In 2008, Prime Minister Stephen Harper offered a public apology for what had happened, saying the goal of the schools was “to kill the Indian in the child.”
The Truth and Reconciliation Commission, led by Manitoba Justice Murray Sinclair, was established as part of a landmark $4-billion agreement reached in 2007 with survivors who had filed a class-action lawsuit against the federal government and the churches.
Hundreds of survivors and their relatives have gathered in Halifax to take part in the latest round of hearings, which wrap up on Saturday.
The commission opened its hearings with a sacred fire ceremony Wednesday at the Nova Scotia legislature.

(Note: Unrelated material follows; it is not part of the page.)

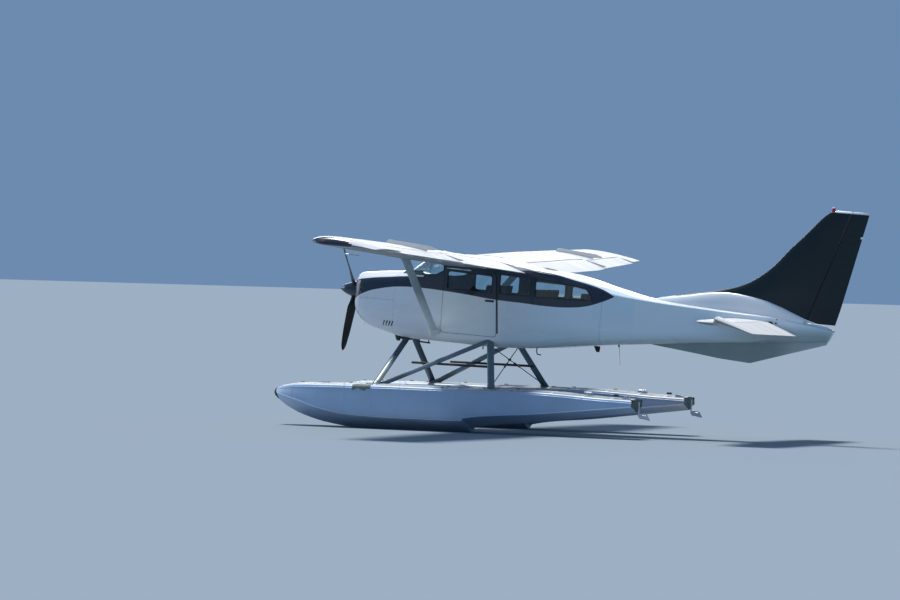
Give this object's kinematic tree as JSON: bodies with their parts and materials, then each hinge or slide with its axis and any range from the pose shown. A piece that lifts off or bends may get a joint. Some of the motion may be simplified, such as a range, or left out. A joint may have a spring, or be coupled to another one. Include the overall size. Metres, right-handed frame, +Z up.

The ceremony culminated with the arrival of Patrick Etherington, a residential school survivor who walked more than 2,200 kilometres from Cochrane, Ont., with his 28-year-old son, Patrick Jr., and his partner, Frances Whiskeychan.
Etherington Sr., a member of the Moose Cree First Nation originally from Fort Albany, Ont., attended a residential school between the ages of six and 11.
Like so many other native children, he suffered physical abuse at the school.
He said he started the walk back in late July to raise awareness about the impact of the residential school experience on several generations of aboriginals.
“It gave me the purpose of helping and creating more awareness toward everybody affected by the residential school issue,” he said in an interview.
Etherington said he an his son forged a bond during the long walk that was absent before.
“It was hard work,” he said.
Williams said the commission is revealing the truth about what happened at the schools, but true reconciliation will take a long time.
“Many of us are still at a point where we’re not ready to do that,” he said. “We’re still in a place of pain, resentment and anger.”
Note to readers: This is a corrected story. A previous version incorrectly stated that Williams had waited 50 years for his father’s apology.